Friday, July 17, 2015

Inflation alive and well at 2%


As I've been reporting for the past few months, inflation according to the CPI is running a solid 2%. June figures released today in fact suggest it might be picking up a bit.


Huge swings in energy prices have made headline inflation statistics quite volatile in recent years. Taking out energy prices, however, reveals that inflation has been pretty steady at 2% per year for the past 15 ½ years, as the chart above shows.


Over the past six months, the core (ex food and energy) rate of CPI inflation has actually risen at a 2.3% annualized pace. The headline rate has risen at a 1.3% annualized rate in the past six months and at a 3.5% annualized rate over the past three months. Absolutely no signs of deflation here—the real issue is whether we're in the early stages of an acceleration in inflation or not. Still too early to tell, but this bears watching.


The chart above attempts to show that changes in housing prices can be an important driver of inflation with an 18-month lag. The blue line shows the year over year change in housing prices according to Case Shiller, while the red line shows the year over year change in the Owner's Equivalent Rent subcomponent of the CPI (which makes up about 25% of the total CPI). Rents by this measure are up almost 3% in the past year, reflecting the acceleration in housing prices in the past several years.


Speaking of the housing market, today's June data for housing starts were much stronger than expected, and now show that the housing market has been quite strong this year.


Building permits have been on fire of late, rising 30% over the past year! This, combined with the recent rise in homebuilder sentiment (see the preceding chart above), strongly suggests that housing starts will continue to rise in coming months.

Inflation is alive and well, and so is the housing market. And, most likely, so is the U.S. economy. The Fed is absolutely justified in beginning to raise short-term interest rates, and the sooner the better, in my estimation.

9 comments:

Tim Kiser said...

Thank you for "housing prices feed into inflation" chart.

Tim Kiser said...
This comment has been removed by the author.
sgt.red.blue.red said...

1.5 or 2 percent is still thievery. I object to the idea of a two percent inflation 'target', meaning it is a goal, to have 2 percent inflation. It should be a 'redline', that when it hits that level, action should be taken to get it to zero.

Benjamin Cole said...

The Fed targets 2% average on the PCE...and has been below target for six years---while the economy grew ever so slowly.

The current fixation on inflation is a very poor monetary policy. People forget the boom-boom Reagan days when inflation ranged from 4 to 6 percent, or the 1990s when we also had moderate inflation.

I like prosperity. Prosperity should be the object of monetary policy. In a perfect world, utopia, maybe there is no inflation. Here on earth inflation goes hand in hand with real growth.

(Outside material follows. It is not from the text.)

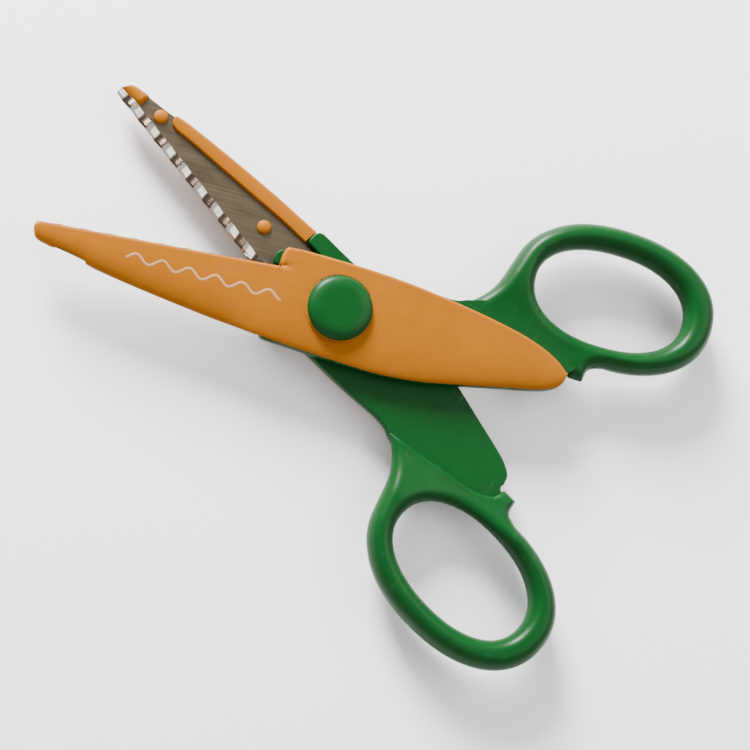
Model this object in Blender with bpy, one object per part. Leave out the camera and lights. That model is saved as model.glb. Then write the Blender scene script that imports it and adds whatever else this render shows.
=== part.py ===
"""Wave-edge craft scissors: two halves from the same mouldings, turned over about the long axis.

Each half is drawn in its own frame, in millimetres: u runs from the pivot towards the handle, v towards
the blade's spine, and h outwards from the mid-plane between the halves. The closing line is v = 0.
"""
import math

import bmesh
import bpy
import numpy as np

MM = 0.001

# driving dimensions, millimetres and degrees
HALF_ANGLE = 16.33
MID_HEIGHT = 7.4
SLIDE_GAP = 0.15
FIT_GAP = 0.3

ARM_OUTER = 2.75
TANG_INNER = 2.1
STEEL_THICKNESS = 0.6
SEAT_HEIGHT = 3.05
COVER_HEIGHT_ARM = 5.2
COVER_HEIGHT_TIP = 3.9
RIM_TOP = 1.05

EDGE_OFFSET = -8.58
EDGE_SLOPE = -0.0836
STRIP_WIDTH = 2.2
STRIP_START = 21.8
COVER_EDGE_GAP = 0.75
TIP_END = -75.35
STEP_START = -16.45
STEP_LENGTH = 1.9
STEP_POWER = 3
RIM_START = -61.8
RIM_END = -17.75
KNOB_START = -69.6
TIP_REACH = 75.0
WAVE_PERIOD = 6.1
WAVE_AMPLITUDE = 0.4
WAVE_CREST = 71.0

RING_CENTRE = (65.8, -21.3)
RING_HOLE = (19.5, 12.0)
RING_HOLE_TILT = 1.2
RING_OUTER_CENTRE = (66.9, -22.0)
RING_OUTER = (25.9, 17.8)
RING_TILT = 2.8
RING_POWER = 2.2
RING_HEIGHT = 4.4
RING_ROUND = 3.2
RIDGE_HEIGHT = 1.9

RIVET_RADIUS = 2.3
RIVET_HEAD_RADIUS = 3.9
RIVET_HALF_LENGTH = 6.05
WASHER_RECESS = (6.3, 0.8)
WELL_RADIUS = 6.9
WELL_FLOOR = 4.0
CAP_RADIUS = 8.0
CAP_UNDERSIDE = 5.5
FINGER_RADIUS = 13.5
TANG_RADIUS = 7.2
BOSS_RADIUS = 8.3
PEG_RADIUS = 1.77
PEG_HOLE_RADIUS = 1.42
PEGS = ((-63.8, 2.1), (-27.1, 2.1))

COLOURS = {
    "green_plastic": ((0.012, 0.19, 0.035), 0.3, 0.0),
    "orange_plastic": ((0.78, 0.33, 0.02), 0.4, 0.0),
    "blade_steel": ((0.42, 0.40, 0.37), 0.35, 1.0),
    "rivet_steel": ((0.55, 0.55, 0.56), 0.3, 1.0),
    "washer_nylon": ((0.8, 0.79, 0.74), 0.5, 0.0),
}

# spine edge shared by the arm and its cover, from the tip knob to the tail
SPINE_EDGE = (
    (-75.3, 0.5), (-74.9, 1.5), (-74.2, 2.35), (-72.8, 2.95), (-71.2, 3.3), (-69.7, 3.6), (-66.0, 4.2),
    (-62.4, 4.9), (-60.6, 5.5), (-58.0, 6.1), (-54.0, 6.75), (-48.0, 7.65), (-42.0, 8.45), (-36.0, 9.2),
    (-30.0, 9.9), (-24.0, 10.5), (-17.0, 11.25), (-12.3, 11.65), (1.0, 12.4), (12.0, 12.8), (21.0, 12.2),
    (33.8, 9.9), (44.3, 7.7), (53.1, 5.8), (56.2, 4.5), (57.4, 3.6), (58.1, 2.3), (58.5, 0.4),
)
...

Speaking of housing inflation, what are the prospects of the City of San Clemente will decriminalize 60-story condo towers, thus boosting supply, fighting inflation and the local economy?

Scott Grannis said...

To my knowledge there exists no theory that would explain why 1.5% annual inflation on the PCE deflator instead of 2% would result in slow economic growth. Monetary policy should focus on keeping inflation low and stable. Fiscal policy should be the tool that is used to manage growth, not monetary policy. Inflation is caused by too much money, not by a shortage of housing.

Benjamin Cole said...

Egads I disagree with part of your last response Scott.
You are a supply-sider. Obviously boosting the supply of housing will fight inflation.
Presently, any place it's pleasant to live in the United States has criminalized robust new housing construction. Sidewalk or pushcart vending is also generally illegal in the US.
I believe the supply side is important---we can and should boost demand through a growth oriented monetary and fiscal policy, but free up the supply side too.
I don't know how to end NIMBYism in the USA however.

Brian Murphy said...

Scott, what is your forecast for residential real estate over the next 2 years? In particular, do you see the issues in China affecting RE in SoCal directly. I fear a redo of the Japanese in Hawaii a few years back when their stock market froze.

Scott Grannis said...

Re: residential real estate. Everything I see points to continued growth in residential construction and home prices. As for Japan/Hawaii, Hawaii is a pretty small market compared to California, and its proximity to Japan has traditionally meant that when Japan sneezes, Hawaii catches a cold. The relationship between China and SoCal real estate is not likely to be as significant as Japan/Hawaii.

In any event, the big thing going on in Japan is that capital flows have reversed in the past year or so: money is leaving China. Undoubtedly some of that money is finding its way to SoCal real estate markets, and the local buzz supports that: Chinese buyers have been active and they more often than not pay in cash. But I don't think they dominate the market, and I don't think they will disappear just because China is growing at a slower rate. Chinese stocks are still up 33% from year-ago levels, in any event, so the parallels to Japan a few years ago are not very tight.

Scott Grannis said...

I should add that in my experience driving around SoCal, there is plenty of evidence just about everywhere of a pickup in construction activity, both residential and non-residential. Much more activity today than a few years ago.